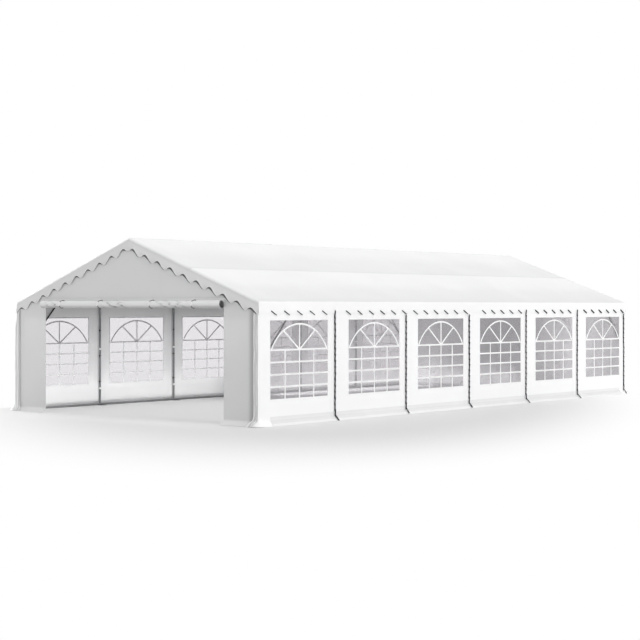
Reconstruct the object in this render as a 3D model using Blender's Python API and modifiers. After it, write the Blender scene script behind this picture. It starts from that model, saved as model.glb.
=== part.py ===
"""A party marquee of white fabric on a frame of steel tubes, open at its front gable.

Metres, +Z up, with the ground at Z = 0. X runs across the tent and Y along it, and the
open front gable faces -Y. The origin is on the ground, in the middle of the tent.
"""

import math

import bmesh
import bpy
from mathutils import Matrix, Vector

# Size of the tent over its fabric
WIDTH = 6.0
LENGTH = 12.0
BAY_COUNT = 6
SIDE_HEIGHT = 2.0
RIDGE_HEIGHT = 3.1

# Fabric, drawn thicker than the real half millimetre, and the clearance between pieces
SHEET = 0.004
CLEAR_SHEET = 0.002
GAP = 0.0003

# Steel tubes with the sleeves that join them, and the plates they stand on
TUBE_RADIUS = 0.019
TUBE_SIDES = 12
SLEEVE_RADIUS = 0.0225
SLEEVE_LENGTH = 0.20
BRACE_RADIUS = 0.0125
BRACE_FOOT_HEIGHT = 0.95
BRACE_REACH = 0.93
PLATE_SIZE = 0.14
PLATE_THICKNESS = 0.006
MIDDLE_PURLIN_X = 1.5

# Wall panels, laced together beside each leg, and the ground flap at their foot
SEAM_BESIDE_LEG = 0.10
WALL_TOP = 1.99
FLAP_HEIGHT = 0.076
FLAP_REACH = 0.094
WINDOW_WIDTH = 1.44
WINDOW_BOTTOM = 0.424
WINDOW_TOP = 1.690

# Roof cover: how far it hangs over the walls, and its scalloped edge on the gables
EAVE_DROP = 0.20
NOTCH_DEPTH = 0.148
LOBE_WIDTH = 0.304
LOBE_DEPTH = 0.088
RIDGE_LOBE_DEPTH = 0.026
FIRST_NOTCH = 0.13
NOTCHES_EACH_SIDE = 10
LOBE_FULLNESS = 0.75
SCALLOP_POINTS = 240

# Door in the gable, and the curtain rolled up over it
DOOR_WIDTH = 4.43
DOOR_SHIFT = 0.025
DOOR_TOP = 2.03
ROLL_RADIUS = 0.067
ROLL_LENGTH = 4.51
ROLL_HEIGHT = 1.955
ROLL_SIDES = 24
CURTAIN_HEM_WIDTH = 3.8
CURTAIN_HEM_TOP = 2.05

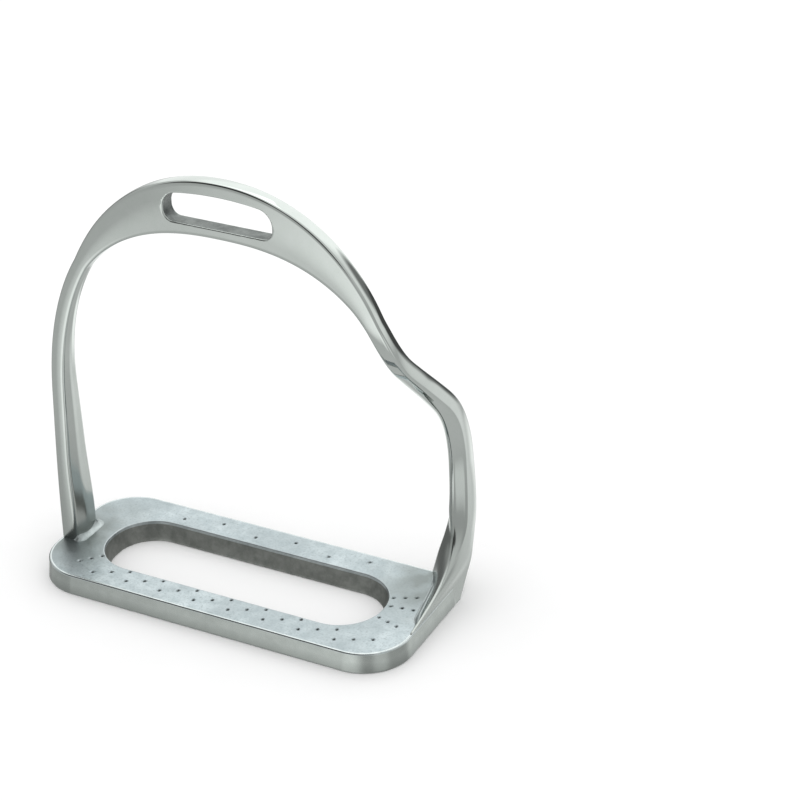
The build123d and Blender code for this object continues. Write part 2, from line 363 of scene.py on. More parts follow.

## The exercise
Repeat the material word for word from its opening line up to and including the line containing "import math".

## Exercise solution
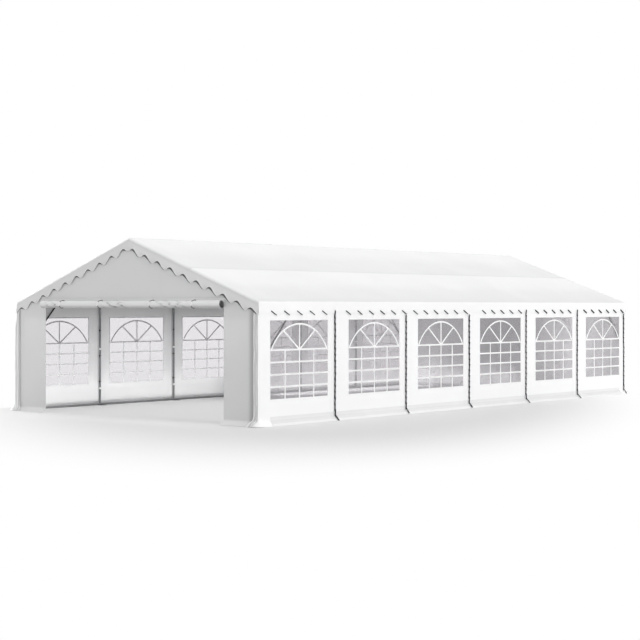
Reconstruct the object in this render as a 3D model using Blender's Python API and modifiers. After it, write the Blender scene script behind this picture. It starts from that model, saved as model.glb.
=== part.py ===
"""A party marquee of white fabric on a frame of steel tubes, open at its front gable.

Metres, +Z up, with the ground at Z = 0. X runs across the tent and Y along it, and the
open front gable faces -Y. The origin is on the ground, in the middle of the tent.
"""

import math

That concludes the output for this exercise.